# Converting a light to a ceiling outlet?



## dtheobald (Jul 6, 2012)

Hi, 
I am converting an office/den to a hobby room. Currently, there is a drop chandelier(sp??) controlled by two 3-way switches. I would like to convert that light box to a two plug outlet. It is fine that it is controlled by the two switches, as I plan on installing a shop light in the chandeliers place. I would like to thave the outlet so I can have the shop light controlled by the switch, and one more outlet for any tools I may want to use. The Chandelier hangs from a chain, and the wiring is running through the chain up into the ceiling. I havent taken it down yet...but it is as simple as just wiring the outlet right the existing wires? Or will something else need to be done? 
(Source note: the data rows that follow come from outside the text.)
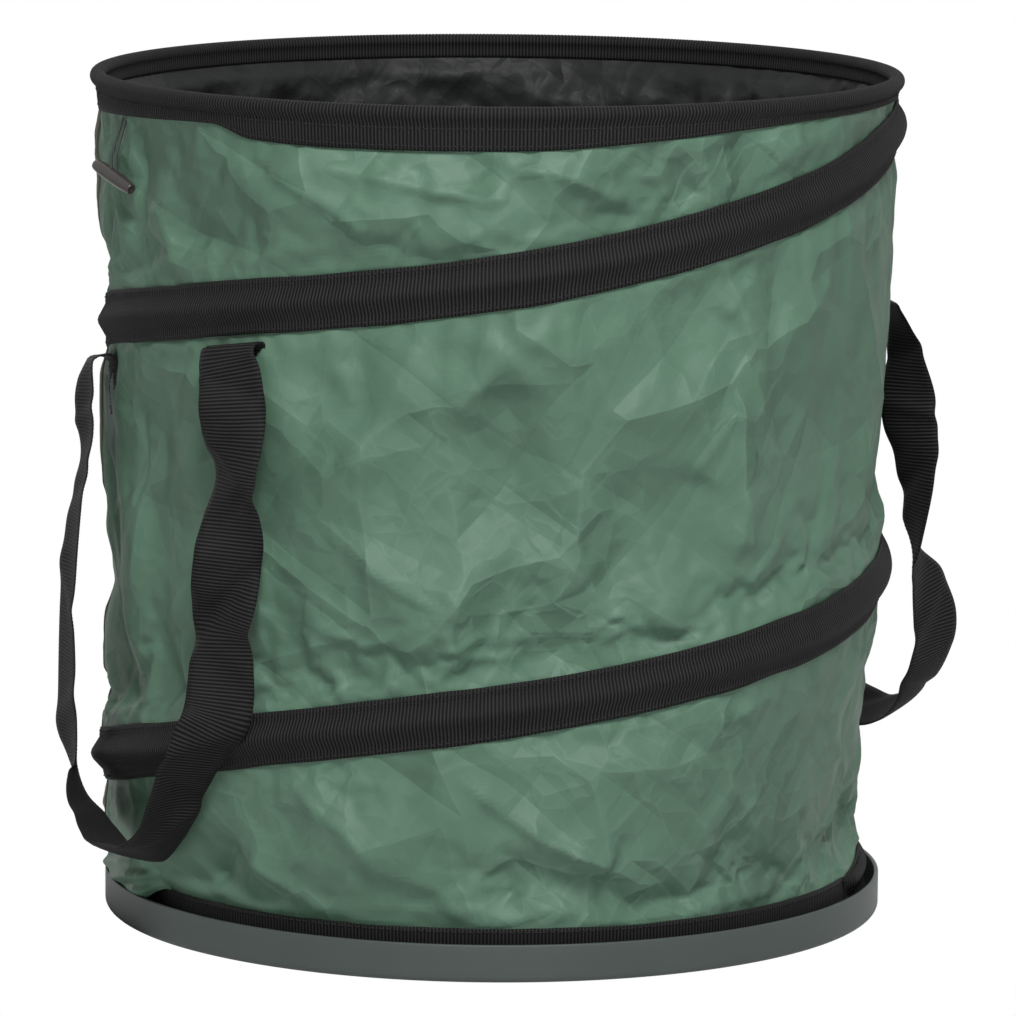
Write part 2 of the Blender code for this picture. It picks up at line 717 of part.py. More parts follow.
def make_strap(name, centre, middle, tilt, drop, shares, finish, parent):
    """Webbing carried along its route: its face looks outwards, turned about the route by the twist."""
    route = strap_route(centre, middle, tilt, drop, shares)
    path = route[:, :3]
    along = np.gradient(path, axis=0)
    along /= np.linalg.norm(along, axis=1)[:, None]
    rows = []
    for point, ahead, twist in zip(path, along, route[:, 3]):
        outwards = np.array((point[0], point[1], 0.0))
        outwards /= np.linalg.norm(outwards)
        # Next to a fold the strap leaves outwards, so its face looks up and its end lies along the fold there.
        from_front = np.linalg.norm(point - path[0])
        from_back = np.linalg.norm(point - path[-1])
        near_fold = max(0.0, 1 - min(from_front, from_back) / FOLD_REACH)
        across = np.cross(ahead, outwards + UP * near_fold)
        across /= np.linalg.norm(across)
        side = 1 if from_front < from_back else -1
        edge_there = fold_edge(side, centre - side * HANDLE_SPREAD, tilt)
        across += (edge_there * np.sign(edge_there @ across) - across) * near_fold
        across /= np.linalg.norm(across)
        face = np.cross(across, ahead)
        angle = math.tau * twist
        edge = across * math.cos(angle) + face * math.sin(angle)
        rows.append([point - edge * STRAP_WIDTH / 2, point, point + edge * STRAP_WIDTH / 2])
    return layer(name, rows, STRAP_THICKNESS, finish, closed=False, offset=0.0, parent=parent)


def make_handle(side, centre, middle, tilt, drop, shares, finish):
    """Two tabs on the wall and the strap between their folds."""
    # The swing's axis runs just outside the two ends of the strap, so that they clear the tabs as they turn.
    front = strap_start(centre - HANDLE_SPREAD, middle + tilt, STRAP_THICKNESS)
    back = strap_start(centre + HANDLE_SPREAD, middle - tilt, STRAP_THICKNESS)
    mount = pivot(f"handle_mount_{side}", place(centre, wall_radius(centre, middle), middle))
    axis = back - front
    print(f"handle_{side}: pivot", np.round((front + back) / 2, 5), "axis", np.round(axis / np.linalg.norm(axis), 5))
    make_tab(f"handle_tab_{side}_front", centre - HANDLE_SPREAD, centre, middle, tilt, finish, mount)
    make_tab(f"handle_tab_{side}_back", centre + HANDLE_SPREAD, centre, middle, tilt, finish, mount)
    swing = pivot(f"handle_swing_{side}", (front + back) / 2, mount)
    make_strap(f"handle_strap_{side}", centre, middle, tilt, drop, shares, finish, swing)


def make_toggle(side, azimuth, elastic_finish, finish):
    """Elastic loop from under the rim flange, and the tapered barrel that it passes through."""
    top = flange_foot(azimuth) - ELASTIC_TUCK
    hang = wall_radius(azimuth, top) + LAYER_GAP + TAPE / 2
    bottom = top - ELASTIC_DROP
    # The barrel's back end is turned out from the wall, so its middle stands off by that as well.
    turned_out = TOGGLE_LENGTH / 2 * math.sin(math.radians(TOGGLE_TURN))
    out = wall_radius(azimuth, bottom) + LAYER_GAP + TOGGLE_DIAMETER / 2 + turned_out
    swing = pivot(f"toggle_swing_{side}", place(azimuth, hang, top))
    print(f"toggle_{side}: pivot", np.round(place(azimuth, hang, top), 5))
    sideways = place(azimuth + FULL_TURN / 4, 1.0, 0.0)
    lengthways = place(azimuth + FULL_TURN / 4 - TOGGLE_TURN, 1.0, 0.0)
    half = ELASTIC_SPREAD / 2
    straight = bottom + half + ELASTIC_STRAIGHT
    points = [place(azimuth, hang, top + ELASTIC_ABOVE_PIVOT) - sideways * half]
    points.append(place(azimuth, out, straight) - lengthways * half)
    for i in range(BEND_STEPS + 1):
        angle = math.pi * i / BEND_STEPS
        centre = place(azimuth, out, bottom + half - half * math.sin(angle))
        points.append(centre - lengthways * half * math.cos(angle))
    points.append(place(azimuth, out, straight) + lengthways * half)
    points.append(place(azimuth, hang, top + ELASTIC_ABOVE_PIVOT) + sideways * half)
    wire(f"toggle_elastic_{side}", points, elastic_finish, False, ELASTIC_DIAMETER, WIRE_SIDES, swing)
    make_barrel(f"toggle_{side}", azimuth, out, bottom, finish, swing)


def make_barrel(name, azimuth, radius, height, finish, parent):
    """Barrel that tapers to both ends, with a cross bore for the elastic and its slot down to the bend."""
    shape = bmesh.new()
    middle = TOGGLE_DIAMETER / 2
    end = TOGGLE_END_DIAMETER / 2
    rings = []
    for share in BARREL_SHARES:
        swell = end + (middle - end) * math.sqrt(max(0.0, 1 - abs(share) ** 2))
        shrink = 1 if abs(share) < 1 else END_SHARE
        rings.append((share * TOGGLE_LENGTH / 2, swell * shrink))
    loops = []
    for along, size in rings:
        loop = []
        for i in range(BARREL_SIDES):
            angle = math.tau * i / BARREL_SIDES
            loop.append(shape.verts.new((along, size * math.cos(angle), size * math.sin(angle))))
        loops.append(loop)
    for near, far in zip(loops, loops[1:]):
        for i in range(BARREL_SIDES):
            j = (i + 1) % BARREL_SIDES
            shape.faces.new((near[i], near[j], far[j], far[i]))
    shape.faces.new(list(reversed(loops[0])))
    shape.faces.new(loops[-1])
    bmesh.ops.recalc_face_normals(shape, faces=shape.faces)
    mesh = bpy.data.meshes.new(name)
    shape.to_mesh(mesh)
    shape.free()
    turn = -math.radians(azimuth + FULL_TURN / 4 - TOGGLE_TURN)
    matrix = Matrix.Translation(place(azimuth, radius, height)) @ Matrix.Rotation(turn, 4, "Z")
    mesh.transform(matrix @ Matrix.Rotation(math.radians(TOGGLE_TILT), 4, "Y"))
    obj = finished(name, mesh, finish, parent)
    cutter_mesh = bore_mesh(name + "_bore", matrix)
    cutter_mesh.transform(parent.matrix_world.inverted())
    cutter = bpy.data.objects.new(name + "_bore", cutter_mesh)
    cutter.parent = parent
    cutter.hide_render = True
    cutter.display_type = "WIRE"
    bpy.context.scene.collection.objects.link(cutter)
    bore = obj.modifiers.new("bore", "BOOLEAN")
    bore.operation = "DIFFERENCE"
    bore.object = cutter
    return obj


def bore_mesh(name, matrix):
    """Slot through the barrel, from top to bottom, as wide as the doubled elastic with its clearance."""
    shape = bmesh.new()
    bmesh.ops.create_cube(shape, size=1.0)
    long = ELASTIC_SPREAD + TOGGLE_BORE
    bmesh.ops.scale(shape, verts=shape.verts, vec=(long, TOGGLE_BORE, TOGGLE_LENGTH / 2))
    mesh = bpy.data.meshes.new(name)
    shape.to_mesh(mesh)
    shape.free()
    mesh.transform(matrix)
    return mesh


def make_catch(name, azimuth, finish):
    """Small webbing loop that stands at the foot of the wall: two feet side by side on the base casing."""
    low = TRAY_HEIGHT + TAPE
    for turn in (azimuth + FULL_TURN, azimuth):
        if turn <= COIL_END and coil_height(turn) - CASING_WIDTH / 2 < low + CATCH_HEIGHT:
            low = coil_height(turn) + CASING_WIDTH / 2 + LAYER_GAP
    rows = []
    half = CATCH_WIDTH / 2
    for side in (-1, 0, 1):
        at = azimuth + side * math.degrees(half / BASE_WALL_RADIUS)
        row = []
        for down, out in CATCH_SHARES:
            height = low + CATCH_HEIGHT * down
            face = max(wall_radius(at, low), wall_radius(at, height)) + LAYER_GAP + TAPE + LAYER_GAP
            row.append(place(at, face + CATCH_DEPTH * out, height))
        rows.append(row)
    return layer(name, rows, CATCH_THICKNESS, finish, closed=False, offset=CATCH_SIDE)


def main():
    clear_scene()
    tray = material("tray_plastic", (0.10, 0.11, 0.10), 0.55)
    green = material("green_cloth", (0.08, 0.17, 0.11), 0.6)
    black = material("black_lining", (0.02, 0.02, 0.02), 0.3)
    tape = material("black_webbing", (0.02, 0.02, 0.02), 0.75)
    steel = material("spring_steel", (0.45, 0.45, 0.45), 0.35, 1.0)
    crimp = material("crimp_steel", (0.6, 0.6, 0.6), 0.4, 1.0)
    elastic = material("elastic", (0.02, 0.03, 0.025), 0.7)
    barrel = material("toggle_plastic", (0.025, 0.02, 0.02), 0.4)
    make_tray(tray)
    disc("bag_floor", BASE_WALL_RADIUS - CLOTH - LAYER_GAP, FLOOR_TOP, CLOTH, green)
    lining_radius = BASE_WALL_RADIUS - CLOTH - LAYER_GAP - LINING - LAYER_GAP
    disc("floor_lining", lining_radius, LINING_FOOT, LINING, black)
    make_wall("outer_cloth", 0.0, CLOTH, FLOOR_TOP, green)
    make_wall("inner_lining", CLOTH + LAYER_GAP, LINING, LINING_FOOT, black)
    make_rim_casing(tape)
    make_base_casing(tape)
    make_coil_casing(tape)
    make_wires(steel, crimp)
    left_fold = coil_height(LEFT_HANDLE) - LEFT_FOLD_BELOW_COIL
    right_fold = BAG_HEIGHT - RIGHT_FOLD_BELOW_TOP
    make_handle("left", LEFT_HANDLE, left_fold, LEFT_HANDLE_TILT, LEFT_STRAP_DROP, LEFT_STRAP_SHARES, tape)
    make_handle("right", RIGHT_HANDLE, right_fold, RIGHT_HANDLE_TILT, RIGHT_STRAP_DROP, RIGHT_STRAP_SHARES, tape)
    make_toggle("left", LEFT_TOGGLE, elastic, barrel)
    make_toggle("right", RIGHT_TOGGLE, elastic, barrel)
    make_catch("catch_loop_left", LEFT_TOGGLE, tape)
    make_catch("catch_loop_right", RIGHT_TOGGLE, tape)


main()
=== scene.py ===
# Pop up leaf bag: looks of every piece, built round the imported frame.
# Metres, +Z up, front towards -Y. Azimuths are in degrees from +X towards the front, so they grow
# clockwise seen from above: 90 is the front, 180 the left, 270 the back.

import math

import bmesh
import bpy
import numpy as np
from mathutils import Matrix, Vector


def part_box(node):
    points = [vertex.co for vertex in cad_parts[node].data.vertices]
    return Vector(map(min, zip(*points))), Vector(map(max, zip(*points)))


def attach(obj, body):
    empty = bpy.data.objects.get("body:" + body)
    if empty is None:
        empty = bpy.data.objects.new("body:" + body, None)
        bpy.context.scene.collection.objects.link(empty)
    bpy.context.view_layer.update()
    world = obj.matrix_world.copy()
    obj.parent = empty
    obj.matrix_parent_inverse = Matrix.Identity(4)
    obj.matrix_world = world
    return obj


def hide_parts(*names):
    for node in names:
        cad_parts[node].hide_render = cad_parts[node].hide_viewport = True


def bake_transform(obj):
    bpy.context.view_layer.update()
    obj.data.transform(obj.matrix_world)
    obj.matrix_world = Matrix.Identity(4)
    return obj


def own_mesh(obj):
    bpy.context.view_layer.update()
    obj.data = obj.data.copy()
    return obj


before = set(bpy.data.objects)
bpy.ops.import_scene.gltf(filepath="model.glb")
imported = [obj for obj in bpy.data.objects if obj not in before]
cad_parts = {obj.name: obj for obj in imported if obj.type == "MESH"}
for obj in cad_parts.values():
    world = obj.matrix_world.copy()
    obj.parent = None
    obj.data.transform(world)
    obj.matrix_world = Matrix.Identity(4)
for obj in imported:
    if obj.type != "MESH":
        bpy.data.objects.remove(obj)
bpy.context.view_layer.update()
FULL_TURN = 360.0
TINY = 1e-6
UP = np.array((0.0, 0.0, 1.0))
LEVEL = np.array((1.0, 1.0, 0.0))

# Sizes read from the frame
TRAY_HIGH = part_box("base_tray")[1]
RIM_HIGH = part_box("rim_casing")[1]
RIM_WIRE_LOW, RIM_WIRE_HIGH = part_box("rim_wire")
BASE_WIRE_LOW, BASE_WIRE_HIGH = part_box("base_wire")
COIL_LOW, COIL_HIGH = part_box("coil_wire")
FLOOR_LOW, FLOOR_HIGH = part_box("bag_floor")
LINER_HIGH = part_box("floor_lining")[1]
CLOTH_LOW, CLOTH_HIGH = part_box("outer_cloth")

WIRE_RADIUS = (RIM_WIRE_HIGH.z - RIM_WIRE_LOW.z) / 2
RIM_WIRE_HEIGHT = (RIM_WIRE_HIGH.z + RIM_WIRE_LOW.z) / 2
RIM_WIRE_RADIUS = RIM_WIRE_HIGH.x - WIRE_RADIUS
BASE_WIRE_HEIGHT = (BASE_WIRE_HIGH.z + BASE_WIRE_LOW.z) / 2
BASE_WIRE_RADIUS = BASE_WIRE_HIGH.x - WIRE_RADIUS
COIL_TOP = COIL_HIGH.z - WIRE_RADIUS
COIL_BOTTOM = COIL_LOW.z + WIRE_RADIUS
BAG_HEIGHT = RIM_HIGH.z
TRAY_RADIUS = TRAY_HIGH.x
TRAY_HEIGHT = TRAY_HIGH.z
FLOOR_TOP = CLOTH_LOW.z
CLOTH_TOP = CLOTH_HIGH.z

# Layers and clearances, as in the solids
CLOTH = 0.0008
LINING = 0.0006
TAPE = 0.0012
SEAT_GAP = 0.0003
LAYER_GAP = 0.0005
LINED_WALL = CLOTH + LAYER_GAP + LINING
ROLL_RADIUS = RIM_HIGH.z - RIM_WIRE_HEIGHT - TAPE
CASING_WIDTH = 0.032
FLANGE_HEIGHT = 0.0248
INNER_FLANGE_HEIGHT = 0.0137
BASE_CASING_HEIGHT = 0.0255
LAP = 0.002
WALL_SAG = 0.003
SAG_SPAN = 0.240
RIM_WALL_RADIUS = RIM_WIRE_RADIUS - LAYER_GAP
BASE_WALL_RADIUS = BASE_WIRE_RADIUS - 0.0032
FOOT_SHOULDER = BASE_WIRE_HEIGHT + ROLL_RADIUS + WIRE_RADIUS
RIM_SHOULDER = RIM_WIRE_HEIGHT - ROLL_RADIUS - WIRE_RADIUS

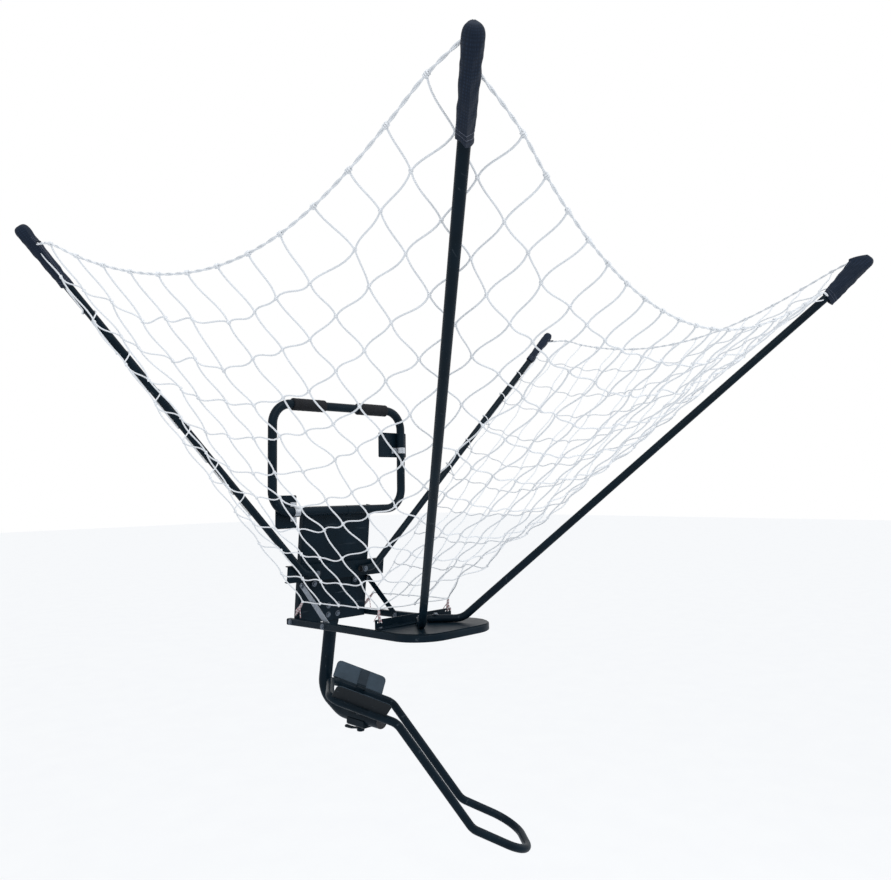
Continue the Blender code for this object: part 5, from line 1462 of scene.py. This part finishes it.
class RETURNNET_OT_foam(bpy.types.Operator):
    """Build the two foam sleeves on the hanger's top bar"""

    bl_idname = "return_net.foam"
    bl_label = "Hanger Foam Sleeves"

    def execute(self, context):
        build_hanger_sleeves()
        return {"FINISHED"}


class RETURNNET_OT_sheets(bpy.types.Operator):
    """Dress the cut sheets: plate, crossbar, shelf, net bar, struts, clamps, saddle, seat and wings"""

    bl_idname = "return_net.sheets"
    bl_label = "Sheet Parts"

    def execute(self, context):
        build_sheets()
        return {"FINISHED"}


class RETURNNET_OT_poles(bpy.types.Operator):
    """Build the four poles and the plugs in the open tube ends"""

    bl_idname = "return_net.poles"
    bl_label = "Net Poles"

    def execute(self, context):
        build_poles()
        return {"FINISHED"}


class RETURNNET_OT_base(bpy.types.Operator):
    """Build the bent square tube of the base"""

    bl_idname = "return_net.base"
    bl_label = "Base Frame"

    def execute(self, context):
        build_base()
        return {"FINISHED"}


class RETURNNET_OT_support(bpy.types.Operator):
    """Build the support tube with its flattened top"""

    bl_idname = "return_net.support"
    bl_label = "Support Tube"

    def execute(self, context):
        build_support_tube()
        return {"FINISHED"}


class RETURNNET_OT_rails(bpy.types.Operator):
    """Build the chute's rail loop, its cradle strap and its weld beads"""

    bl_idname = "return_net.rails"
    bl_label = "Chute Rails"

    def execute(self, context):
        build_chute_rails()
        build_cradle()
        return {"FINISHED"}


class RETURNNET_OT_swivel(bpy.types.Operator):
    """Build the swivel's carriage bolt and the clamp lever"""

    bl_idname = "return_net.swivel"
    bl_label = "Swivel and Lever"

    def execute(self, context):
        build_swivel()
        return {"FINISHED"}


class RETURNNET_OT_bolts(bpy.types.Operator):
    """Build the hexagon bolts, washers and nuts"""

    bl_idname = "return_net.bolts"
    bl_label = "Bolts"

    def execute(self, context):
        build_bolts()
        return {"FINISHED"}


class RETURNNET_OT_netting(bpy.types.Operator):
    """Build the knotted netting of the funnel"""

    bl_idname = "return_net.netting"
    bl_label = "Netting"

    def execute(self, context):
        build_netting()
        return {"FINISHED"}


class RETURNNET_OT_border(bpy.types.Operator):
    """Build the border cords, the rear lacing and the ties"""

    bl_idname = "return_net.border"
    bl_label = "Border, Lacing and Ties"

    def execute(self, context):
        build_border()
        build_lacing()
        build_ties()
        return {"FINISHED"}


class RETURNNET_OT_sleeves(bpy.types.Operator):
    """Build the fabric sleeves on the pole tips and their stitching"""

    bl_idname = "return_net.sleeves"
    bl_label = "Tip Sleeves"

    def execute(self, context):
        build_sleeves()
        return {"FINISHED"}


class RETURNNET_OT_stage(bpy.types.Operator):
    """Build the floor, the lamps, the world and the camera"""

    bl_idname = "return_net.stage"
    bl_label = "Studio Stage"

    def execute(self, context):
        build_floor()
        build_world()
        build_lamps()
        build_camera()
        return {"FINISHED"}


OPERATORS = (
    RETURNNET_OT_hanger, RETURNNET_OT_foam, RETURNNET_OT_sheets, RETURNNET_OT_poles, RETURNNET_OT_base,
    RETURNNET_OT_support, RETURNNET_OT_rails, RETURNNET_OT_swivel, RETURNNET_OT_bolts, RETURNNET_OT_netting,
    RETURNNET_OT_border, RETURNNET_OT_sleeves, RETURNNET_OT_stage,
)


class RETURNNET_PT_panel(bpy.types.Panel):
    """Lists the sizes, the colours and the pieces"""

    bl_idname = "RETURNNET_PT_panel"
    bl_label = "Return Net"
    bl_space_type = "VIEW_3D"
    bl_region_type = "UI"
    bl_category = "Return Net"

    def draw(self, context):
        for group in (context.scene.return_net_frame, context.scene.return_net_netting):
            box = self.layout.box()
            for name in group.__annotations__:
                box.prop(group, name)
        for operator in OPERATORS:
            self.layout.operator(operator.bl_idname)


CLASSES = (ReturnNetFrame, ReturnNetNetting, *OPERATORS, RETURNNET_PT_panel)


def register():
    """Adds the classes and the scene's two property groups."""
    for item in CLASSES:
        bpy.utils.register_class(item)
    bpy.types.Scene.return_net_frame = PointerProperty(type=ReturnNetFrame)
    bpy.types.Scene.return_net_netting = PointerProperty(type=ReturnNetNetting)


def unregister():
    """Takes away what register added."""
    del bpy.types.Scene.return_net_frame
    del bpy.types.Scene.return_net_netting
    for item in reversed(CLASSES):
        bpy.utils.unregister_class(item)


def main():
    """Builds every piece and the stage."""
    register()
    steps = bpy.ops.return_net
    steps.hanger()
    steps.foam()
    steps.sheets()
    steps.poles()
    steps.base()
    steps.support()
    steps.rails()
    steps.swivel()
    steps.bolts()
    steps.netting()
    steps.border()
    steps.sleeves()
    steps.stage()


if __name__ == "__main__":
    main()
I am no electrician, but I have been replacing outlets and light switches in my home...that is the extend of my electrical knowledge. 

Thank you for any help you may be able to provide.


----------



## nealtw (Jul 6, 2012)

Just use one of these.


----------



## dtheobald (Jul 6, 2012)

nealtw said:


> Just use one of these.


 

That is my intention...I was more concerned with the wiring aspect. I assume it would be pretty straight forward, as long as the fact that it is controlled by 2 three way switches doesn't throw me a curve ball.


----------



## nealtw (Jul 6, 2012)

Shouldn't be a problem.


----------



## JoeD (Jul 6, 2012)

The light will have a black and white and possibly a ground wire connected to it. Connect those same wires to the receptacle. Black on the gold screw, white on the silver screw and bare or green on the green ground screw.
One note: The wire connected to the light black could  possibly be red instead of black. Treat it like a black hot wire.

LEAVE EVERYTHING ELSE IN THE BOX ALONE.


----------